Yes, I will see if I can do this. I explored it a bit earlier, but I wasn’t sure there was an effective way to stack them given the module interdependencies introduced by the format changes, but perhaps I wasn’t thinking granular enough.

I attended your Dev Meeting talk this week, and it sounds like an improvement in validating the thoroughness of testing.

I remember you took a question about applicability in other areas besides simply showing better code coverage. It occurred to me that it might be handy if, when someone posts a patch, it would be easy to show that the test exercises all the paths through a condition. I guess that could be done without any additional tooling, although it would be very manual (look at the coverage report for each compound condition in the modified code). Or maybe that kind of tooling would be too heavyweight for the benefit, I don’t know.

Hi!

It occurred to me that it might be handy if, when someone posts a patch, it would be easy to show that the test exercises all the paths through a condition. I guess that could be done without any additional tooling, although it would be very manual (look at the coverage report for each compound condition in the modified code). Or maybe that kind of tooling would be too heavyweight for the benefit, I don’t know.

I like the ideas about how coverage can be better leveraged as part of the patch process.

Is the idea that this would run as part of the buildbot testing process for LLVM? Or is the question related to more generic testing of downstream patches?

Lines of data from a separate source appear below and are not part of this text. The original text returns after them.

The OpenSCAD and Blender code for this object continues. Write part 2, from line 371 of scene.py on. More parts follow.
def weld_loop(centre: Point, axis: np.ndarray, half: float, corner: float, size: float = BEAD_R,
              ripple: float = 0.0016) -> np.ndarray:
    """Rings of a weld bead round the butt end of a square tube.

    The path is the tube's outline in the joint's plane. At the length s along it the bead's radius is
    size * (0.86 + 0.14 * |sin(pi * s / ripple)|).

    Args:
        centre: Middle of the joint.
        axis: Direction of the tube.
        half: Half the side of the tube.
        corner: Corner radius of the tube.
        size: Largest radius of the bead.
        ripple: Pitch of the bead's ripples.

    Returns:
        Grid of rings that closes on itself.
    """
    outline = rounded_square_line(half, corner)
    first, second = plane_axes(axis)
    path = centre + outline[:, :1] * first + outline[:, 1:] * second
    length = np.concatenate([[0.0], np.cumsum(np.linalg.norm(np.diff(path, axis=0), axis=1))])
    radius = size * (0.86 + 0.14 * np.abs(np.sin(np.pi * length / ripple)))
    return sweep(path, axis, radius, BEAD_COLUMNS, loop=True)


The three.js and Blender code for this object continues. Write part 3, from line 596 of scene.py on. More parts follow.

I typically do a 2-stage build with the second stage binaries also instrumented so that I can track coverage, and it would be great of there was a buildbot process to do this (or maybe there already is?). However, if that is the case, my suspicion is that MC/DC may be too heavy-handed for a lot of cases (particularly since we limit the number of conditions in a boolean expression to 6, although this could easily be made configurable).

Whether it is run as part of the buildbots or part of a downstream process, the results would need to be checked, and this could probably be easily done via the JSON exporting from llvm-cov. Through that, it’s pretty easy to see the level of coverage (whether MC/DC or branch coverage).

-Alan

Hi,

The source based coverage is quite interesting. I have done some work in this area recently and I have written a patch for gcc that implements MC/DC support in gcc by doing control flow graph analysis. A major benefit is that targeting the CFG makes coverage available to more frontends, but there are other (more controversial, I suppose) benefits, too, like coverage of implicit bounds checks or maybe stricter checks through unfolding of booleans.

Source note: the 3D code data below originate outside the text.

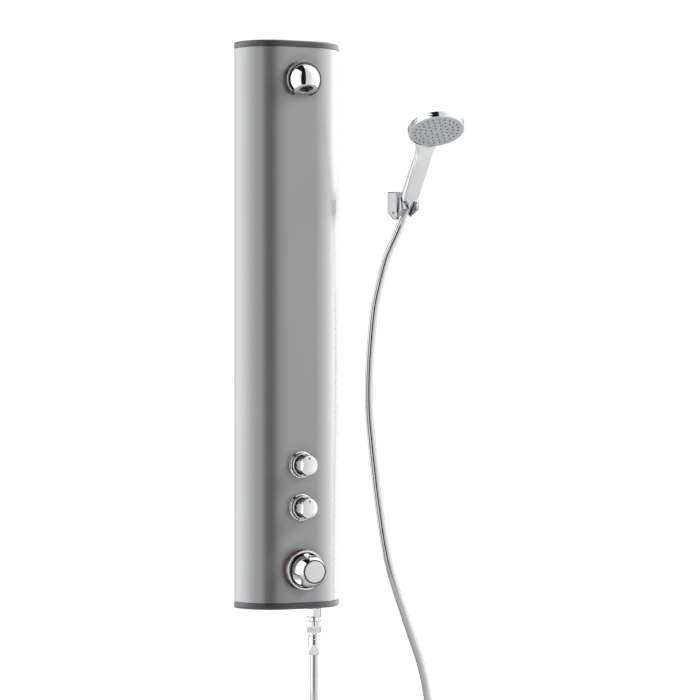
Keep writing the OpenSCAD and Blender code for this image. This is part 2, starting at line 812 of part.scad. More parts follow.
// Places a piece on the cut face's axis, +Z out of the cut
module on_cut() {
    on_face(head_z) translate([0, 0, ball_out]) rotate([90 - cut_tilt, 0, 0]) children();
}
module below_cut() {
    side = 4 * ball_r;
    on_cut() translate([-side / 2, -side / 2, cut_at]) cube([side, side, side]);
}

module head_collar() {
    collar_r = ball_r + slip_gap + collar_wall;
    edge = 1.6;
    color("gainsboro") difference() {
        on_face(head_z) rotate_extrude($fn = 72) union() {
            translate([ball_r + slip_gap, 0]) square([collar_wall, collar_h - edge]);
            translate([ball_r + slip_gap, 0]) square([collar_wall - edge, collar_h]);
            translate([collar_r - edge, collar_h - edge]) circle(r = edge);
        }
        below_cut();
    }
}

// Chromed ball with its slanted cut and a socket for the spray insert
module head_ball() {
    color("gainsboro") difference() {
        on_face(head_z) intersection() {
            translate([0, 0, ball_out]) sphere(r = ball_r, $fn = 96);
            cylinder(r = ball_r + 1, h = 2 * ball_r + ball_out);
        }
        below_cut();
        on_face(head_z) translate([0, 0, -1]) cylinder(r = elbow_neck_r + run_gap, h = 9);
        on_face(head_z) translate([0, 0, -1]) cylinder(r = 5, h = ball_out + 4);
        on_cut() cylinder(r = 4, h = cut_at + 1);
        on_cut() translate([0, spray_forward, cut_at - 7]) cylinder(r = spray_r, h = 8);
    }
}

// Spray insert: cup with a swirl ring, sunk a little into the cut face
module head_nozzle() {
    color("darkgray") on_cut() translate([0, spray_forward, cut_at - 7]) difference() {
        cylinder(r = spray_r - run_gap, h = 6.4);
        translate([0, 0, 3.5]) cylinder(r1 = spray_r - 3.4, r2 = spray_r - 1.6, h = 3);
        translate([0, 0, -1]) cylinder(r = 2.4, h = 9);
        for (i = [0 : 7]) rotate(i * 45) translate([6, 0, -1]) cylinder(r = 1, h = 9);
    }
}

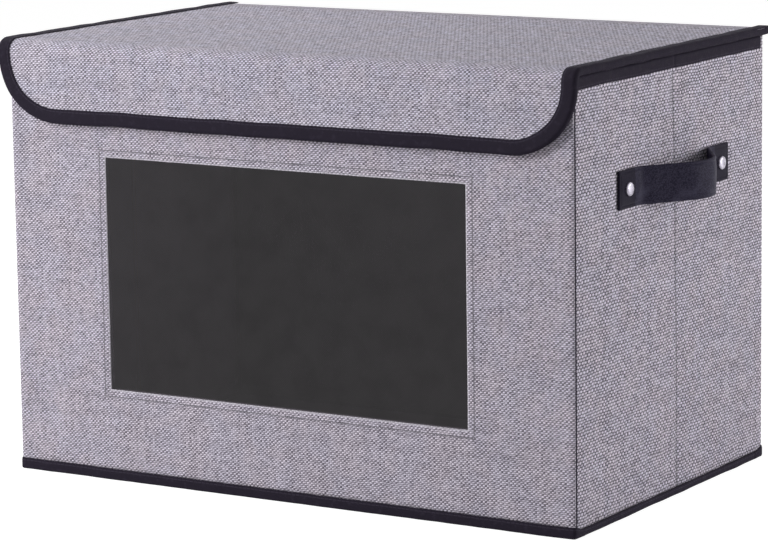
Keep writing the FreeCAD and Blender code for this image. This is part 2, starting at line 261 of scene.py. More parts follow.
def banded(line: np.ndarray, thickness: float, crown: float = 0.0) -> np.ndarray:
    """Closed outline of a band: the line moved to each side by half the band's thickness.

    Half the thickness is t (1 - 0.75 s^16) / 2 + c (1 - s^2), with thickness t, crown c and s
    from -1 to 1 along the line, so that the band thins quickly at its two cut ends.

    Args:
        line: Middle line of the band's section.
        thickness: Thickness of the band.
        crown: Extra half thickness in the middle of the band.

    Returns:
        Points round the band, out along one face and back along the other.
    """
    place = 2 * lengths(line) / lengths(line)[-1] - 1
    half = 0.5 * thickness * (1 - 0.75 * place ** 16) + crown * (1 - place ** 2)
    offset = normals_of(line) * half[:, None]
    return np.concatenate([line + offset, (line - offset)[::-1]])


# Meshes


@dataclass
class Patch:
    """A grid of surface points, with each point's place on the flat cloth.

    Attributes:
        points: Rows by columns by three, in metres.
        flat: Rows by columns by two, in metres, with one more column than the points when the
            grid is closed.
        closed: Whether the last column joins the first.
        left_out: Rows by columns of faces that are holes, one less than the points each way.
    """

    points: np.ndarray
    flat: np.ndarray
    closed: bool = False
    left_out: Optional[np.ndarray] = None

    def corners(self) -> Tuple[np.ndarray, np.ndarray]:
        """Corner numbers of each face, in the points and in the flat places.

        A face joins a point to its next column, the next row and back.

        Returns:
            Two arrays of four numbers a face.
        """
        rows, columns = self.points.shape[:2]
        last = columns if self.closed else columns - 1
        row, column = np.meshgrid(np.arange(rows - 1), np.arange(last), indexing="ij")
        if self.left_out is not None:
            row, column = row[~self.left_out], column[~self.left_out]
        found = []
        for width, right in ((columns, (column + 1) % columns),
                             (self.flat.shape[1], column + 1)):
            low, high = row * width, (row + 1) * width
            found.append(placed(low + column, low + right, high + right,
                                high + column).reshape(-1, 4))
        return found[0], found[1]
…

https://gcc.gnu.org/pipermail/gcc-patches/2022-November/605699.html

I’m not too familiar with the LLVM internals, but I assume the algorithm should work fine on the LLVM CFG too. It would be interesting to compare notes, or at least test suites.

Hi jkv! Very interesting, thanks for sharing that.

LLVM has the benefit of allowing us to tie directly to the abstract syntax tree representation and instrument during LLVM IR lowering, meaning that optimizations won’t impact the accuracy of the coverage.

I haven’t dug deeply into your GCC patch. I also previously read SQLite’s description of MC/DC and had concerns about what they were doing with branch coverage to achieve that. It sounds like you are doing something different. They claim that MC/DC and branch coverage are “are very nearly the same thing”, but there are cases in which it is possible to have 100% branch condition coverage and yet not achieve MC/DC. I added branch condition coverage to LLVM in 2021 (Source-based Code Coverage — Clang 16.0.0git documentation), but I opted not to follow SQLite when implementing MC/DC.

For background (for the record), measuring a condition’s ability to independently impact a decision’s outcome requires the following to be shown:

This means that the MC/DC analysis really needs to track executed test vectors and analyze them to find pairs of test vectors in order to ascertain whether the MC/DC constraints are satisfied for each condition. This is the approach supported by other vendors, including LDRA and VectorCAST, and is what I have implemented for LLVM. The source-view visualization looks like this:

    1|       |#include "mcdc-demo.h"
    2|       |
    3|      3|bool test(bool A, bool B, bool C) {
    4|      3|  return ((A && B) || C);
  ------------------
  |  Branch (4:12): [True: 2, False: 1]
  |  Branch (4:17): [True: 1, False: 1]
  |  Branch (4:23): [True: 0, False: 2]
  ------------------
  |---> MC/DC Decision Region (4:11) to (4:24)
  |
  |  Number of Conditions: 3
  |     Condition C1 --> (4:12)
  |     Condition C2 --> (4:17)
  |     Condition C3 --> (4:23)
  |
  |  Executed MC/DC Test Vectors:
  |
  |     C1, C2, C3    Result
  |  1 { F,  -,  F  = F      }
  |  2 { T,  F,  F  = F      }
  |  3 { T,  T,  -  = T      }
  |
  |  C1-Pair: covered: (1,3)
  |  C2-Pair: covered: (2,3)
  |  C3-Pair: not covered
  |  MC/DC Coverage for Decision: 66.67%
  |
  ------------------

-Alan

For short-circuiting languages where complex expressions are broken down (at CFG level) into a branch-per-condition, branch-coverage and MC/DC are very close indeed, but branch coverage does not handle masked conditions, i.e. branches that were exercised but didn’t actually matter for the outcome. My algorithm, however, handles this well, as you can see in the test suite.

Indeed. In the CFG approach I determine what set of conditions (possibly empty) are masked whenever a condition is exercised. Granted, the patch does not have very good source visualisation yet, that’s a problem for the future.